Fortunately, alternatives do exist – as do citizens who support them. As for me, one of the qualities in journalism I especially value is breathing room. I find this quality in some of the online pieces that have come to be known, weirdly, as “longreads.” It can be found in lengthy, well-researched works of reportage in magazines, like this and this. And there is plenty of it in documentaries, podcasts, public radio, and, of course, in full-length books by journalists. I don’t expect any of these platforms or outlets to vanish anytime soon; and if I’m right, all it means is that there are many others who, like me, continue to value the existence of reporting and nonfiction storytelling that has been given room to breathe – even if it requires more of our time, even if (gasp!) we need to pay for it.

This idea of journalistic breathing room is especially critical when it comes to news of events that take place outside the normal parameters of our daily lives – precisely because we know so much less about the people who live, work, and play where we don’t.

“Unless we have some sense of what passes for normality in a given location, we may find it very hard to calibrate or care about abnormal conditions,” de Botton writes. “We can be properly concerned about the sad and violent interruptions only if we know enough about the underlying steady state of a place, about the daily life, routines and modest hopes of its population.”

Yet this kind of context is all too often entirely absent, especially (but not exclusively) in world news. The problem, de Botton says, is that “we don’t know whether anyone has ever had a normal day in the Democratic Republic of Congo” or “what it’s like to go to school or to visit the hairdresser in Bolivia” or “whether anything like a good marriage is possible in Somalia” or “what people do on the weekend in Algeria.”

Because we only hear about disasters and unrest in these places (when we hear about them at all), we can’t identify with the everyday lives of ordinary people there, which means we struggle to care about them when they fall victim to calamity.

Seen in this way, journalism with breathing room shouldn’t be viewed as a distraction from “hard news” but rather “the bedrock upon which all sincere interest in appalling and disruptive events must rest.” Which leads de Botton to this proposal:

The ideal news organization of the future, recognizing that an interest in the anomalous depends on a prior knowledge of the normal, would routinely commission stories on certain identification-inducing aspects of human nature which invariably exist even in the most far-flung and ravaged corners of our globe. Having learned something about street parties in Addis Ababa, love in Peru and in-laws in Mongolia, audiences would be prepared to care just a little more about the next devastating typhoon or violent coup.

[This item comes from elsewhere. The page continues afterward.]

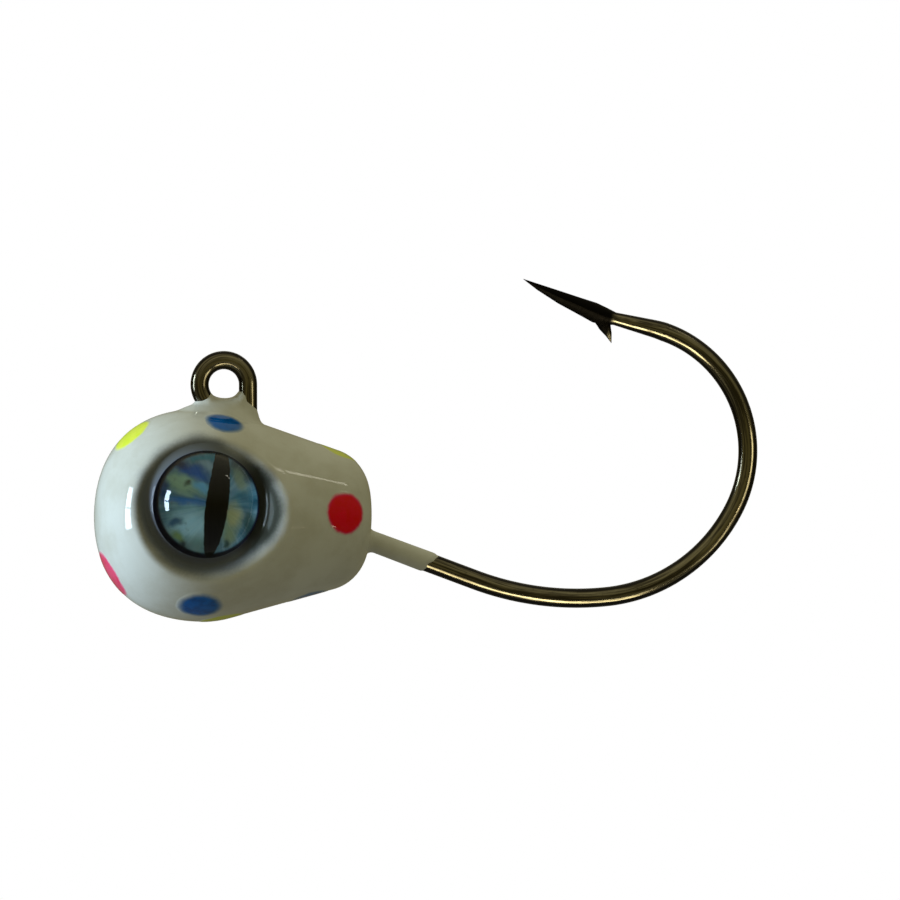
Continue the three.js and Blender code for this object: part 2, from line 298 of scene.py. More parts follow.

Ideally, the thinking goes, a citizen who makes a habit of staying informed about local, national, and international news would be less ignorant, less prejudiced, and more intelligent. But de Botton knows it doesn’t always work out that way. “In its scale and ubiquity,” he writes, “the contemporary news machine can crush our capacity for independent thought” – which is just to say that as with everything else in life, we should handle the news with care.

My encouragement, for what it’s worth, is twofold: First, avoid at all costs the purveyors of news whose business model is built on propagating fear and rage. Seek factual, verifiable reporting from multiple sources as well as commentary that can be characterized as calm and principled (which doesn’t have to mean “boring”). You may have to dig a bit to find these folks; they’re out there, but are often drowned out by louder, brasher voices. Then, once you’ve identified these journalists, commentators, and outlets, support them.

The idea that a free, independent press is essential for the flourishing of society is not a new one, nor should it be controversial to say as much. If by chance you encounter reporters on the street, in the workplace, or (much more likely) on social media, do something revolutionary: thank them for their public service.